The solution was the linear + fragment model: - The linear portion (headtail) holds packet headers — small, always contiguous, fast to access. - The paged fragments (skb_shinfo(skb)->frags[]) hold payload — large, may be non-contiguous pages that came directly from DMA.

TCP Segmentation Offload (TSO, ~2002) solidified this: a NIC capable of TSO can take a single large buffer (e.g., 64KB) and split it into MTU-sized Ethernet frames. The kernel sends one sk_buff with the full TCP payload in the paged fragment area; the NIC handles fragmentation.

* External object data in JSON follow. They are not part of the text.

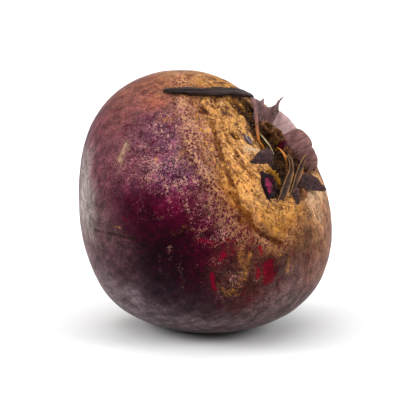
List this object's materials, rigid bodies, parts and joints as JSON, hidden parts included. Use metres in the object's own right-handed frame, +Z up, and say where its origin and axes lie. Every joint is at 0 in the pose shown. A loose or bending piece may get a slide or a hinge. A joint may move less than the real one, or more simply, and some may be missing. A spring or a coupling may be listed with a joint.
{
  "type": "beetroot",
  "caption": "Whole raw beetroot lying tilted on a small flat spot, crown up, with a trimmed tail and dried leaf-stalk remains on a corky collar.",
  "frame": {"origin": "point on the surface that it lies on, under the middle of the object's box", "axes": "+Z up, -Y towards the viewer; the crown leans up, to +X and a little towards -Y, and the cut tail points down, to -X and +Y"},
  "size_m": [0.0816, 0.0815, 0.0836],
  "materials": {
    "beet_skin": "thin dull root skin, maroon and mauve with ochre cork round the crown",
    "dry_stalk": "matt, shrivelled, brown-black",
    "mauve_sheath": "papery, mauve-grey with brown veins",
    "dark_scrap": "papery, dark purple-grey",
    "brown_scrap": "papery, dark brown with pale edges",
    "yellow_scrap": "papery, ochre yellow",
    "pale_stalk_scale": "matt, fibrous, pale mauve-grey",
    "dark_stalk_foot": "matt, rotted, dark purple-brown",
    "cut_flesh": "moist cut flesh, magenta in a dark rim",
    "corky_stub": "matt cork, grey-mauve",
    "heart_bud": "smooth, dull red",
    "straw_fibre": "dry fibre, straw",
    "amber_fibre": "dry fibre, pinkish amber"
  },
  "bodies": {
    "root": {"swollen_root": "beet_skin", "long_dry_stalk": "dry_stalk", "horned_sheath": "mauve_sheath", "left_leaf_scrap": "dark_scrap", "right_leaf_scrap": "dark_scrap", "lower_leaf_scrap": "dark_scrap", "folded_stalk_near": "brown_scrap", "folded_stalk_far": "brown_scrap", "yellow_leaf_scrap": "yellow_scrap", "pale_stalk_scale_1": "pale_stalk_scale", "pale_stalk_scale_2": "pale_stalk_scale", "pale_stalk_scale_3": "pale_stalk_scale", "dark_stalk_foot_1": "dark_stalk_foot", "dark_stalk_foot_2": "dark_stalk_foot", "fleshy_stub": "cut_flesh", "corky_stub": "corky_stub", "heart_bud": "heart_bud", "straw_fibre": "straw_fibre", "amber_fibre": "amber_fibre"}
  },
  "joints": []
}
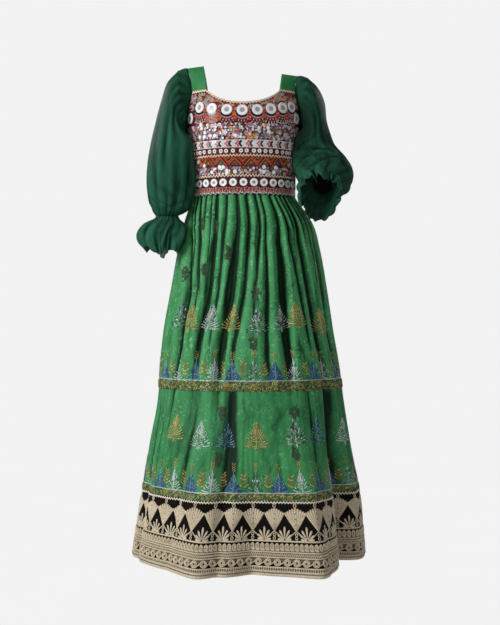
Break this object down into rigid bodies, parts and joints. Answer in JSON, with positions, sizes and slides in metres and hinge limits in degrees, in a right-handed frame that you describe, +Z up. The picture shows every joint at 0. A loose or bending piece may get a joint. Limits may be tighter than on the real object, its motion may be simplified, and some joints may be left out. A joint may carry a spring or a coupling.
{
  "type": "traditional dress",
  "caption": "Long dress in its worn, open shape: embroidered bodice, sheer balloon sleeves with cuff ruffles, gathered tiered skirt and raised cutwork hem border.",
  "frame": {"origin": "on the wearer's shoulders, midway between the tops of the two straps", "axes": "+Z up, -Y out of the dress's front, +X towards the wearer's left"},
  "size_m": [0.6139, 0.4885, 1.288],
  "materials": {
    "green_satin": "satin with a woven-in pattern and metallic thread trees",
    "chiffon": "matte, slightly sheer",
    "embroidery": "covered in thread, beads and sequins",
    "cream_braid": "braided cream and gold thread",
    "hem_border": "black cloth under couched cream cord",
    "gold_braid": "woven metallic braid",
    "beads": "glossy small beads",
    "disc": "white discs with mirror middles"
  },
  "bodies": {
    "root": {"bead_band": "beads", "bodice_back": "green_satin", "bodice_front": "embroidery", "cuff_ruffle_left": "chiffon", "cuff_ruffle_right": "chiffon", "disc_lower_1": "disc", "disc_lower_10": "disc", "disc_lower_11": "disc", "disc_lower_12": "disc", "disc_lower_13": "disc", "disc_lower_2": "disc", "disc_lower_3": "disc", "disc_lower_4": "disc", "disc_lower_5": "disc", "disc_lower_6": "disc", "disc_lower_7": "disc", "disc_lower_8": "disc", "disc_lower_9": "disc", "disc_side_left": "disc", "disc_side_right": "disc", "disc_upper_1": "disc", "disc_upper_2": "disc", "disc_upper_3": "disc", "disc_upper_4": "disc", "disc_upper_5": "disc", "disc_upper_6": "disc", "disc_upper_7": "disc", "disc_upper_8": "disc", "gold_band_lower_back": "gold_braid", "gold_band_lower_front": "gold_braid", "gold_band_upper_back": "gold_braid", "gold_band_upper_front": "gold_braid", "hem_border_back": "hem_border", "hem_border_front": "hem_border", "lower_tier_back": "green_satin", "lower_tier_front": "green_satin", "ricrac_low": "cream_braid", "ricrac_middle": "cream_braid", "ricrac_neck": "cream_braid", "sleeve_left": "chiffon", "sleeve_right": "chiffon", "strap_left": "green_satin", "strap_right": "green_satin", "upper_tier_back": "green_satin", "upper_tier_front": "green_satin"}
  },
  "joints": []
}
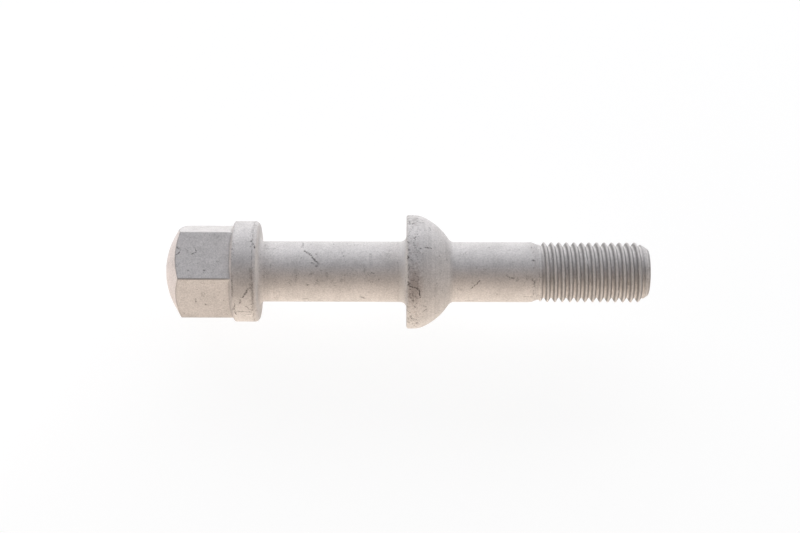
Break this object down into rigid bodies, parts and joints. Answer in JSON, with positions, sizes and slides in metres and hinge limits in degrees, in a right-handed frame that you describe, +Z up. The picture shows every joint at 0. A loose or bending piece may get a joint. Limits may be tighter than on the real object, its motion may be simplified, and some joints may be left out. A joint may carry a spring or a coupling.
{
  "type": "wheel bolt",
  "caption": "One-piece wheel bolt with a domed hexagon head, a flange, a long neck, a ball seat collar and a threaded end that screws into the hub.",
  "frame": {"origin": "on the surface that the bolt lies on, under the middle of its bounding box", "axes": "+X towards the thread's end, +Z up. The bolt lies on its flange and its wider collar, so its own axis rises 2.1 degrees towards the thread's end"},
  "size_m": [0.0956, 0.0226, 0.0226],
  "materials": {
    "coated_steel": "matt silver-grey zinc flake coating over steel, scuffed and pitted in places"
  },
  "bodies": {
    "root": {"wheel_bolt": "coated_steel"}
  },
  "joints": []
}
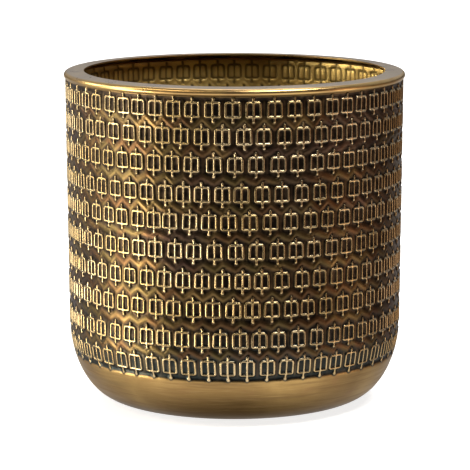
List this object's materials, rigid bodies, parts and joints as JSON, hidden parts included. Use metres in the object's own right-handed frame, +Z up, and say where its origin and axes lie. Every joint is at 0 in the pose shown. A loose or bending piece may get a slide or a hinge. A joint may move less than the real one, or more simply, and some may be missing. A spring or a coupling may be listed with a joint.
{
  "type": "planter pot",
  "caption": "Round sheet-brass planter pot with a flat turned-in lip, a wall pressed all over with rows of small barred frames, and a smooth rounded bowl base.",
  "frame": {"origin": "on the floor plane under the middle of the pot, where the felt pads rest", "axes": "+Z up along the pot's axis of revolution; +X and +Y are free, with the felt pads halfway between them"},
  "size_m": [0.2, 0.2, 0.195],
  "materials": {
    "rim_brass": "smooth satin-polished antique brass",
    "wire_brass": "dull drawn wire, hidden inside the rolled edge",
    "wall_brass": "antiqued: dark brown patina in the recesses, raised lines rubbed bright",
    "base_brass": "satin, brushed round the pot, warm antique brass",
    "pad_felt": "dense dark felt"
  },
  "bodies": {
    "root": {"rim_collar": "rim_brass", "rim_wire": "wire_brass", "wall_shell": "wall_brass", "base_bowl": "base_brass", "foot_pad_1": "pad_felt", "foot_pad_2": "pad_felt", "foot_pad_3": "pad_felt", "foot_pad_4": "pad_felt"}
  },
  "joints": []
}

Without paged fragments, the kernel would have had to pre-fragment everything in software.

Why skb_shared_info lives at skb->end

/* net/core/skbuff.c: skb data layout */
/*
 *  head
 *   ↓
 *  [headroom][  packet data  ][ skb_shared_info ]
 *            ↑               ↑                  ↑
 *           data            tail               end
 */
static inline struct skb_shared_info *skb_shinfo(const struct sk_buff *skb)
{
    return (struct skb_shared_info *)skb_end_pointer(skb);
}

Placing skb_shared_info immediately after the linear data buffer (at skb->end) avoids a separate heap allocation for the fragment array. The linear buffer and the fragment metadata are allocated together in one kmalloc() call. This matters for the hot path: every received packet allocates an sk_buff, and reducing that to one allocation saves significant overhead at high packet rates.

Cloning and the reference-counted design

skb_clone() creates a new sk_buff header that shares the same data buffer. This enables sending the same packet to multiple consumers — a packet socket listener and the normal forwarding path can both "have" the same sk_buff without copying the packet data.

The cloned bit signals that the data buffer is shared; any layer that wants to modify headers must call skb_unshare() or pskb_expand_head() to get its own copy first. This copy-on-write discipline prevents one subsystem from corrupting data that another is reading.